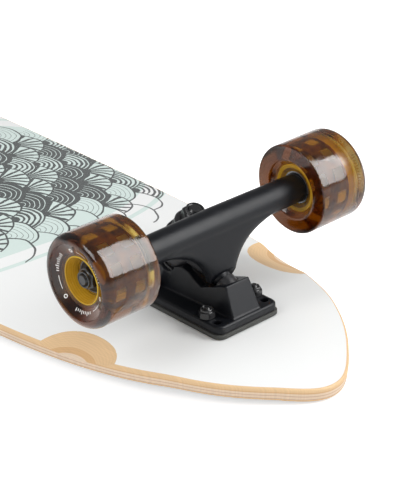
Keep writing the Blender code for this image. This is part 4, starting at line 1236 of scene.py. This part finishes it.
def make_hanger(truck, place):
    """Tube, web, kingpin ring and pivot melted into one casting, then bored and relieved."""
    body = f"{truck}_hanger_body"
    steer = place.inverted() @ steer_frame(truck)
    line = place.inverted() @ kingpin_frame(truck)
    cup_low, cup_high = span(f"{truck}_pivot_cup", place @ steer)
    ring_low = span(f"{truck}_bottom_bushing", place @ line)[1].z + SEAT_GAP
    bushing_low, bushing_high = span(f"{truck}_top_bushing", place @ line)
    ring_high = bushing_low.z - SEAT_GAP
    half = HANGER_HALF_LENGTH
    tube = [(0.0, -half), (HANGER_END_RADIUS, -half), (HANGER_MID_RADIUS, 0.0),
            (HANGER_END_RADIUS, half), (0.0, half)]
    bm = moved(lathe(tube, FACETS), AXLE_LINE)
    merge(bm, hanger_web())
    outline = arc(RING_RADIUS, QUARTER, 3.0 * QUARTER, 32)
    outline += [(RING_ARM_LENGTH, -RING_ARM_HALF_WIDTH), (RING_ARM_LENGTH, RING_ARM_HALF_WIDTH)]
    merge(bm, layered(outline, [(0.0, ring_low), (0.0, ring_high)]), line)
    tip = cup_high.z - PIVOT_CUP_FLOOR - SEAT_GAP
    mouth = cup_low.z - SWEEP_GAP
    merge(bm, rod(NECK_RADIUS, mouth, mouth - NECK_LENGTH, FACETS), steer)
    hanger = as_object(f"{truck}_hanger_casting", bm, "cast")
    cast(hanger, HANGER_SMOOTHING)
    reliefs = [moved(rod(SIDE_RELIEF_RADIUS, mouth - PIVOT_CUP_WALL, mouth + 0.03), steer),
               moved(rod(AXLE_HOLE_RADIUS, -half - 0.01, half + 0.01), AXLE_LINE),
               moved(rod(RING_BORE_RADIUS, ring_low - 0.009, ring_high + SEAT_GAP), line)]
    middle = (ring_low + ring_high) / 2.0
    nut_low, nut_high = span(f"{truck}_kingpin_nut", place @ line)
    washer_low, washer_high = span(f"{truck}_top_washer", place @ line)
    wide = max(washer_high.x, bushing_high.x) + SWEEP_GAP
    for reach, low, high in ((wide, ring_high + SEAT_GAP / 2.0, nut_low.z),
                             (nut_high.x + SWEEP_GAP, washer_low.z, nut_high.z + 0.002)):
        swing = (high - middle) * math.sin(STEER_LIMIT)
        slot = layered(stadium(reach, swing), [(0.0, low), (0.0, high + SWEEP_GAP)])
        reliefs.append(moved(slot, line))
    cut(hanger, reliefs)
    root = mouth - NECK_FOOT
    profile = [(0.0, tip), (PIVOT_RADIUS, tip), (PIVOT_RADIUS, mouth),
               (NECK_RADIUS, mouth - PIVOT_CUP_WALL), (NECK_RADIUS - 0.001, root), (0.0, root)]
    dress(hanger, body, place, f"{truck}_hanger")
    piece(f"{truck}_hanger_pivot", lathe(eased(profile, NECK_ROUND)), "cast", body, place @ steer)


def make_axle(truck, place):
    node = f"{truck}_axle"
    high = span(node, place @ AXLE_LINE)[1]
    half = high.z
    tip = high.x * 0.75
    thread = threaded(high.x, half - AXLE_THREAD, half - 0.0008, pitch=0.0010, depth=0.0003)
    end = thread + [(tip, half), (0.0, half)]
    profile = [(radius, -level) for radius, level in reversed(end)] + end
    piece(f"{truck}_axle_rod", lathe(profile, SMALL_FACETS), "black_steel", f"{truck}_hanger_body",
          place @ AXLE_LINE, node)


# Wheels

def dish_depth(radius):
    """How far the tyre's dished face lies below its outer edge."""
    share = (WHEEL_GROOVE_RADIUS - radius) / (WHEEL_GROOVE_RADIUS - WHEEL_DISH_RADIUS)
    return WHEEL_GROOVE_DEPTH + (WHEEL_DISH_DEPTH - WHEEL_GROOVE_DEPTH) * share


def wheel_outline(low, high, radius, core_low, core_high, bore):
    """The tyre's outline from the truck's side outwards; its bore lies just inside the core's skin."""
    start = (bore, core_low + 0.0004)
    back = [start, (WHEEL_BACK_DISH_RADIUS, low), (radius - FINE_GAP, low), (radius, core_low + 0.003)]
    back = eased(back, 0.0014, 5)[6:-6]
    lip = []
    for step in range(13):
        across, rise = polar(1.0, step / 12.0 * QUARTER)
        lip.append((WHEEL_FACE_RADIUS + (radius - WHEEL_FACE_RADIUS) * across,
                    high - WHEEL_LIP + WHEEL_LIP * rise))
    groove = high - WHEEL_GROOVE_DEPTH
    front = [(WHEEL_FACE_RADIUS - CHAMFER, high - FINE_GAP),
             (WHEEL_GROOVE_RADIUS + CHAMFER, groove + FINE_GAP), (WHEEL_GROOVE_RADIUS, groove)]
    for reach in (WHEEL_DISH_RADIUS - FINE_GAP, WHEEL_DISH_RADIUS - 0.0006):
        front.append((reach, high - dish_depth(reach)))
    return [start] + back + lip + front + [(bore, core_high)]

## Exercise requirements
Output the full listing exactly as it stands.

## Correct response
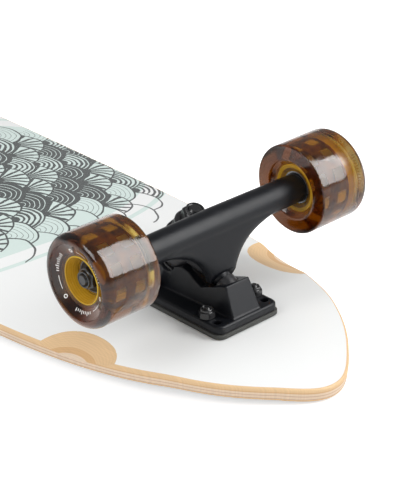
Keep writing the Blender code for this image. This is part 4, starting at line 1236 of scene.py. This part finishes it.
def make_hanger(truck, place):
    """Tube, web, kingpin ring and pivot melted into one casting, then bored and relieved."""
    body = f"{truck}_hanger_body"
    steer = place.inverted() @ steer_frame(truck)
    line = place.inverted() @ kingpin_frame(truck)
    cup_low, cup_high = span(f"{truck}_pivot_cup", place @ steer)
    ring_low = span(f"{truck}_bottom_bushing", place @ line)[1].z + SEAT_GAP
    bushing_low, bushing_high = span(f"{truck}_top_bushing", place @ line)
    ring_high = bushing_low.z - SEAT_GAP
    half = HANGER_HALF_LENGTH
    tube = [(0.0, -half), (HANGER_END_RADIUS, -half), (HANGER_MID_RADIUS, 0.0),
            (HANGER_END_RADIUS, half), (0.0, half)]
    bm = moved(lathe(tube, FACETS), AXLE_LINE)
    merge(bm, hanger_web())
    outline = arc(RING_RADIUS, QUARTER, 3.0 * QUARTER, 32)
    outline += [(RING_ARM_LENGTH, -RING_ARM_HALF_WIDTH), (RING_ARM_LENGTH, RING_ARM_HALF_WIDTH)]
    merge(bm, layered(outline, [(0.0, ring_low), (0.0, ring_high)]), line)
    tip = cup_high.z - PIVOT_CUP_FLOOR - SEAT_GAP
    mouth = cup_low.z - SWEEP_GAP
    merge(bm, rod(NECK_RADIUS, mouth, mouth - NECK_LENGTH, FACETS), steer)
    hanger = as_object(f"{truck}_hanger_casting", bm, "cast")
    cast(hanger, HANGER_SMOOTHING)
    reliefs = [moved(rod(SIDE_RELIEF_RADIUS, mouth - PIVOT_CUP_WALL, mouth + 0.03), steer),
               moved(rod(AXLE_HOLE_RADIUS, -half - 0.01, half + 0.01), AXLE_LINE),
               moved(rod(RING_BORE_RADIUS, ring_low - 0.009, ring_high + SEAT_GAP), line)]
    middle = (ring_low + ring_high) / 2.0
    nut_low, nut_high = span(f"{truck}_kingpin_nut", place @ line)
    washer_low, washer_high = span(f"{truck}_top_washer", place @ line)
    wide = max(washer_high.x, bushing_high.x) + SWEEP_GAP
    for reach, low, high in ((wide, ring_high + SEAT_GAP / 2.0, nut_low.z),
                             (nut_high.x + SWEEP_GAP, washer_low.z, nut_high.z + 0.002)):
        swing = (high - middle) * math.sin(STEER_LIMIT)
        slot = layered(stadium(reach, swing), [(0.0, low), (0.0, high + SWEEP_GAP)])
        reliefs.append(moved(slot, line))
    cut(hanger, reliefs)
    root = mouth - NECK_FOOT
    profile = [(0.0, tip), (PIVOT_RADIUS, tip), (PIVOT_RADIUS, mouth),
               (NECK_RADIUS, mouth - PIVOT_CUP_WALL), (NECK_RADIUS - 0.001, root), (0.0, root)]
    dress(hanger, body, place, f"{truck}_hanger")
    piece(f"{truck}_hanger_pivot", lathe(eased(profile, NECK_ROUND)), "cast", body, place @ steer)


def make_axle(truck, place):
    node = f"{truck}_axle"
    high = span(node, place @ AXLE_LINE)[1]
    half = high.z
    tip = high.x * 0.75
    thread = threaded(high.x, half - AXLE_THREAD, half - 0.0008, pitch=0.0010, depth=0.0003)
    end = thread + [(tip, half), (0.0, half)]
    profile = [(radius, -level) for radius, level in reversed(end)] + end
    piece(f"{truck}_axle_rod", lathe(profile, SMALL_FACETS), "black_steel", f"{truck}_hanger_body",
          place @ AXLE_LINE, node)


# Wheels

def dish_depth(radius):
    """How far the tyre's dished face lies below its outer edge."""
    share = (WHEEL_GROOVE_RADIUS - radius) / (WHEEL_GROOVE_RADIUS - WHEEL_DISH_RADIUS)
    return WHEEL_GROOVE_DEPTH + (WHEEL_DISH_DEPTH - WHEEL_GROOVE_DEPTH) * share


def wheel_outline(low, high, radius, core_low, core_high, bore):
    """The tyre's outline from the truck's side outwards; its bore lies just inside the core's skin."""
    start = (bore, core_low + 0.0004)
    back = [start, (WHEEL_BACK_DISH_RADIUS, low), (radius - FINE_GAP, low), (radius, core_low + 0.003)]
    back = eased(back, 0.0014, 5)[6:-6]
    lip = []
    for step in range(13):
        across, rise = polar(1.0, step / 12.0 * QUARTER)
        lip.append((WHEEL_FACE_RADIUS + (radius - WHEEL_FACE_RADIUS) * across,
                    high - WHEEL_LIP + WHEEL_LIP * rise))
    groove = high - WHEEL_GROOVE_DEPTH
    front = [(WHEEL_FACE_RADIUS - CHAMFER, high - FINE_GAP),
             (WHEEL_GROOVE_RADIUS + CHAMFER, groove + FINE_GAP), (WHEEL_GROOVE_RADIUS, groove)]
    for reach in (WHEEL_DISH_RADIUS - FINE_GAP, WHEEL_DISH_RADIUS - 0.0006):
        front.append((reach, high - dish_depth(reach)))
    return [start] + back + lip + front + [(bore, core_high)]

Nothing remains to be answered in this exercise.